Data to use:
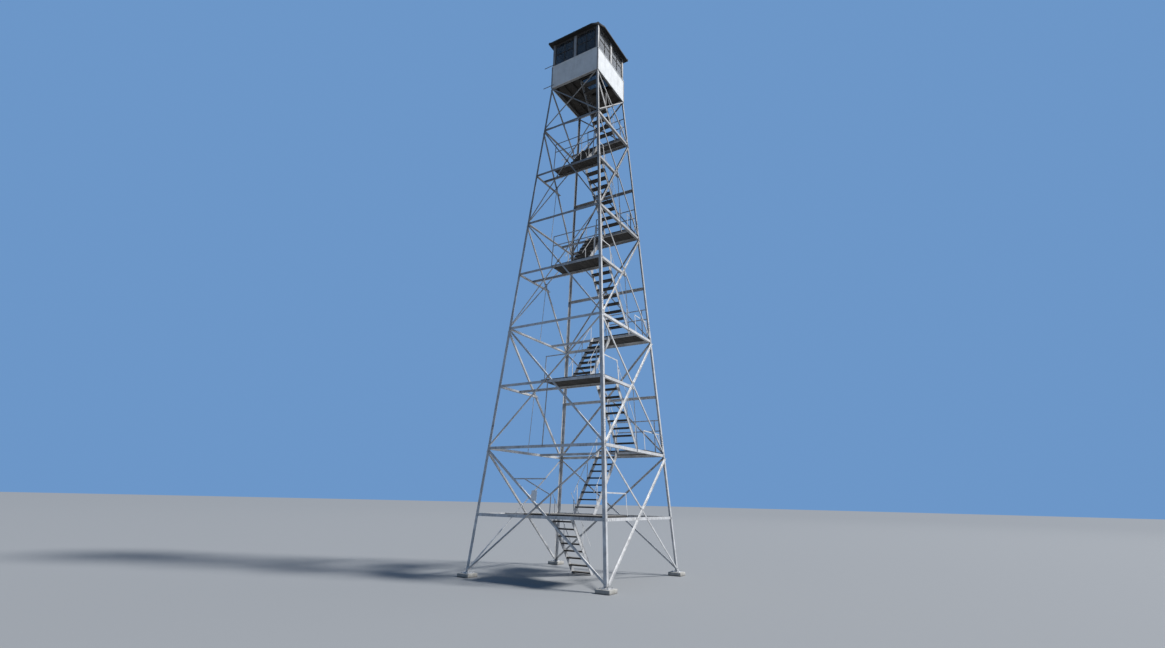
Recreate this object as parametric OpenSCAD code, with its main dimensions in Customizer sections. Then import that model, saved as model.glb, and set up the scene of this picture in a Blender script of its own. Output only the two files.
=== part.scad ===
// Steel fire lookout tower: four battered angle legs, crossed bracing, a stair that
// climbs back and forth between landings, and a small hip-roofed cab on top.
// Front is -Y, +Z is up, and the origin is at ground level on the tower's centre line.

/* [Tower] */
// Width over the legs at the ground
base_w = 4927; // [4300:1:5600]
// Width over the legs at the cab floor
top_w = 2134; // [2000:1:2400]
// Height of the first landing above the ground
first_h = 1907; // [1800:1:2057]
// Height from one landing to the next
level_h = 2057; // [1950:1:2200]
// Height from the last landing to the cab floor
top_rise = 2057; // [1900:1:2200]

/* [Legs] */
// Flange of the leg angles in the two lower sections
leg_low_w = 102; // [90:1:130]
// Flange of the leg angles in the third section
leg_mid_w = 89; // [80:1:110]
// Flange of the leg angles in the top section
leg_top_w = 76; // [70:1:95]
// Thickness of the leg angles
leg_t = 8; // [6:0.5:12]
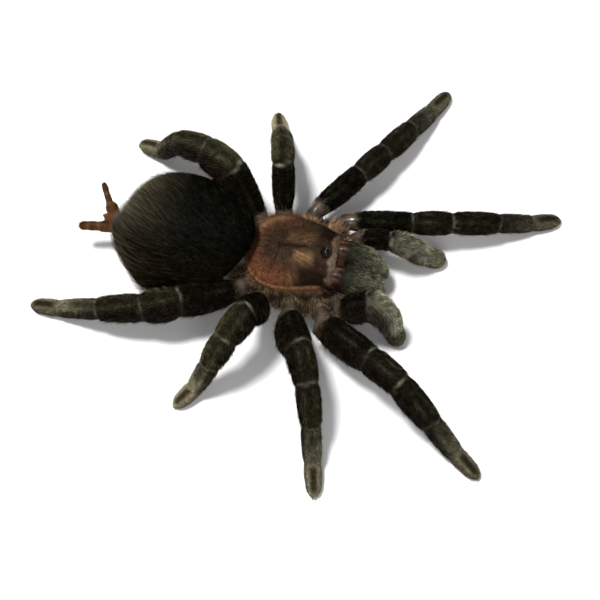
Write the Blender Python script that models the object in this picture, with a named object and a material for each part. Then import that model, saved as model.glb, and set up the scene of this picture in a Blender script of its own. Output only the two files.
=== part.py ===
"""A life-size tarantula at rest on the floor, with its legs spread.

Metres, +Z up. The head faces -Y and the animal's left side is +X. Every
limb is a chain of tapered tubes that starts at a hip beside the trunk. The
tubes are cut on the plane that halves each bend, so neighbours face each
other across one even gap. The feet are trimmed flat where they touch the
floor.
"""
from dataclasses import dataclass
from math import asin, copysign, cos, degrees, pi, radians, sin, sqrt
from typing import Callable

import bmesh
import bpy
from mathutils import Vector

MM = 0.001
GAP = 0.3 * MM            # clear space between neighbouring pieces
TREAD = 0.25 * MM         # how much of a foot's curve is trimmed to a flat
LEG_SIDES = 10            # corners of a limb's cross-section
TALL = 1.05               # height of a limb's cross-section over its width
TIP_REACH = 0.40          # length of a foot's rounded end over the limb's girth
BODY_SIDES = 20           # corners of the abdomen's cross-section
CREASE = 45               # edges that bend more than this, in degrees, stay sharp
UP = Vector((0.0, 0.0, 1.0))

# Measured from the middle of the trunk at floor level.
CARAPACE_PLACE = -0.4 * MM    # y of its middle
CARAPACE_LENGTH = 20.2 * MM
CARAPACE_WIDTH = 17.8 * MM
CARAPACE_FLOOR = 9.5 * MM     # height of its flat underside
CARAPACE_EDGE = 0.7 * MM      # thickness of its rim
CARAPACE_TOP = 16.1 * MM      # height of the head, its highest part
CARAPACE_SIDES = 20
TRUNK_LENGTH = 11.6 * MM
TRUNK_WIDTH = 6.2 * MM
TRUNK_FLOOR = 3.6 * MM

ABDOMEN_LENGTH = 30.6 * MM
ABDOMEN_WIDTH = 25.6 * MM
ABDOMEN_HEIGHT = 21.0 * MM
ABDOMEN_MIDDLE = Vector((0.1, 24.0, 11.3)) * MM
ABDOMEN_SWELL = 0.04          # how much wider the rear half is than the front
ABDOMEN_FULLNESS = 0.92       # below 1 squares its cross-section a little
ABDOMEN_LEAN = 0.75           # how far the front tucks back towards its base

WAIST_RADIUS = 1.3 * MM
WAIST_HEIGHT = 7.4 * MM

CHELICERA_BASE = -10.9 * MM   # y of the face behind the chelicerae
CHELICERA_LENGTH = 10.5 * MM
CHELICERA_WIDTH = 5.65 * MM
CHELICERA_SPREAD = 3.15 * MM   # distance of each one's axis from the middle
FANG_LENGTH = 6.0 * MM
FANG_RADIUS = 0.75 * MM

EYE_MOUND_PLACE = -7.9 * MM       # y of its middle
EYE_MOUND_WIDTH = 2.6 * MM
EYE_MOUND_LENGTH = 1.9 * MM

SPINNERET_RADIUS = 1.25 * MM
SPINNERET_GIRTHS = (1.0, 0.86, 0.80)  # of its three pieces, against the radius
SPINNERET_JOINTS = (3.0, 2.4, 2.5)    # lengths of its three pieces, mm
SHORT_SPINNERET = 2.6 * MM


@dataclass(frozen=True)
class Finish:
    """Colour and surface of a material, before any coat is added."""

    name: str
    colour: tuple[float, float, float]
    roughness: float


@dataclass(frozen=True)
class Pair:
    """Sizes that the left and right limb of one pair share, in mm."""

    root: tuple[float, float, float]     # where the coxa leaves the trunk
    hip: tuple[float, float, float]      # where the femur starts, left side
    lengths: tuple[float, ...]           # of each piece, from the femur out
    girth: float                         # width of the femur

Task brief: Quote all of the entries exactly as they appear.

Full response:
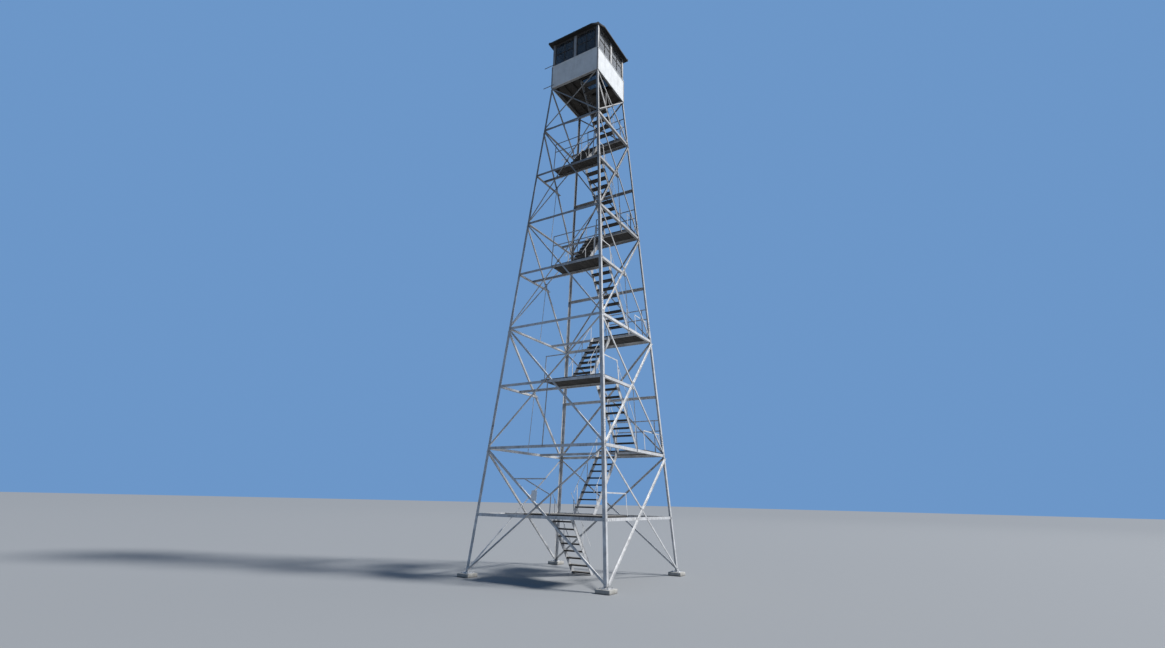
Recreate this object as parametric OpenSCAD code, with its main dimensions in Customizer sections. Then import that model, saved as model.glb, and set up the scene of this picture in a Blender script of its own. Output only the two files.
=== part.scad ===
// Steel fire lookout tower: four battered angle legs, crossed bracing, a stair that
// climbs back and forth between landings, and a small hip-roofed cab on top.
// Front is -Y, +Z is up, and the origin is at ground level on the tower's centre line.

/* [Tower] */
// Width over the legs at the ground
base_w = 4927; // [4300:1:5600]
// Width over the legs at the cab floor
top_w = 2134; // [2000:1:2400]
// Height of the first landing above the ground
first_h = 1907; // [1800:1:2057]
// Height from one landing to the next
level_h = 2057; // [1950:1:2200]
// Height from the last landing to the cab floor
top_rise = 2057; // [1900:1:2200]

/* [Legs] */
// Flange of the leg angles in the two lower sections
leg_low_w = 102; // [90:1:130]
// Flange of the leg angles in the third section
leg_mid_w = 89; // [80:1:110]
// Flange of the leg angles in the top section
leg_top_w = 76; // [70:1:95]
// Thickness of the leg angles
leg_t = 8; // [6:0.5:12]
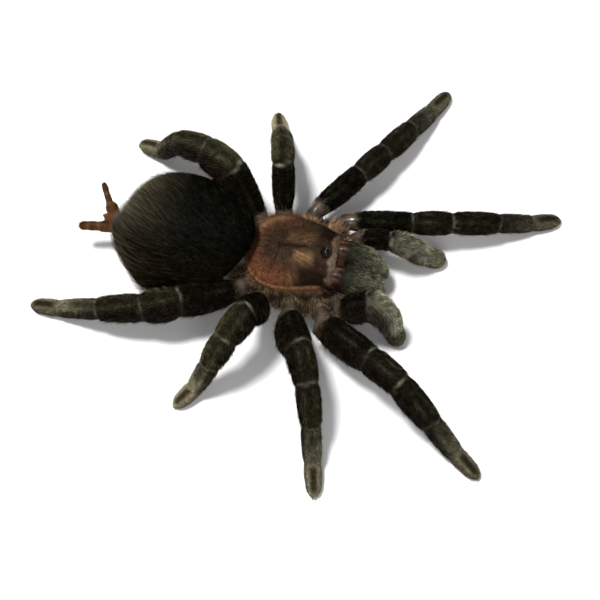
Write the Blender Python script that models the object in this picture, with a named object and a material for each part. Then import that model, saved as model.glb, and set up the scene of this picture in a Blender script of its own. Output only the two files.
=== part.py ===
"""A life-size tarantula at rest on the floor, with its legs spread.

Metres, +Z up. The head faces -Y and the animal's left side is +X. Every
limb is a chain of tapered tubes that starts at a hip beside the trunk. The
tubes are cut on the plane that halves each bend, so neighbours face each
other across one even gap. The feet are trimmed flat where they touch the
floor.
"""
from dataclasses import dataclass
from math import asin, copysign, cos, degrees, pi, radians, sin, sqrt
from typing import Callable

import bmesh
import bpy
from mathutils import Vector

MM = 0.001
GAP = 0.3 * MM            # clear space between neighbouring pieces
TREAD = 0.25 * MM         # how much of a foot's curve is trimmed to a flat
LEG_SIDES = 10            # corners of a limb's cross-section
TALL = 1.05               # height of a limb's cross-section over its width
TIP_REACH = 0.40          # length of a foot's rounded end over the limb's girth
BODY_SIDES = 20           # corners of the abdomen's cross-section
CREASE = 45               # edges that bend more than this, in degrees, stay sharp
UP = Vector((0.0, 0.0, 1.0))

# Measured from the middle of the trunk at floor level.
CARAPACE_PLACE = -0.4 * MM    # y of its middle
CARAPACE_LENGTH = 20.2 * MM
CARAPACE_WIDTH = 17.8 * MM
CARAPACE_FLOOR = 9.5 * MM     # height of its flat underside
CARAPACE_EDGE = 0.7 * MM      # thickness of its rim
CARAPACE_TOP = 16.1 * MM      # height of the head, its highest part
CARAPACE_SIDES = 20
TRUNK_LENGTH = 11.6 * MM
TRUNK_WIDTH = 6.2 * MM
TRUNK_FLOOR = 3.6 * MM

ABDOMEN_LENGTH = 30.6 * MM
ABDOMEN_WIDTH = 25.6 * MM
ABDOMEN_HEIGHT = 21.0 * MM
ABDOMEN_MIDDLE = Vector((0.1, 24.0, 11.3)) * MM
ABDOMEN_SWELL = 0.04          # how much wider the rear half is than the front
ABDOMEN_FULLNESS = 0.92       # below 1 squares its cross-section a little
ABDOMEN_LEAN = 0.75           # how far the front tucks back towards its base

WAIST_RADIUS = 1.3 * MM
WAIST_HEIGHT = 7.4 * MM

CHELICERA_BASE = -10.9 * MM   # y of the face behind the chelicerae
CHELICERA_LENGTH = 10.5 * MM
CHELICERA_WIDTH = 5.65 * MM
CHELICERA_SPREAD = 3.15 * MM   # distance of each one's axis from the middle
FANG_LENGTH = 6.0 * MM
FANG_RADIUS = 0.75 * MM

EYE_MOUND_PLACE = -7.9 * MM       # y of its middle
EYE_MOUND_WIDTH = 2.6 * MM
EYE_MOUND_LENGTH = 1.9 * MM

SPINNERET_RADIUS = 1.25 * MM
SPINNERET_GIRTHS = (1.0, 0.86, 0.80)  # of its three pieces, against the radius
SPINNERET_JOINTS = (3.0, 2.4, 2.5)    # lengths of its three pieces, mm
SHORT_SPINNERET = 2.6 * MM


@dataclass(frozen=True)
class Finish:
    """Colour and surface of a material, before any coat is added."""

    name: str
    colour: tuple[float, float, float]
    roughness: float


@dataclass(frozen=True)
class Pair:
    """Sizes that the left and right limb of one pair share, in mm."""

    root: tuple[float, float, float]     # where the coxa leaves the trunk
    hip: tuple[float, float, float]      # where the femur starts, left side
    lengths: tuple[float, ...]           # of each piece, from the femur out
    girth: float                         # width of the femur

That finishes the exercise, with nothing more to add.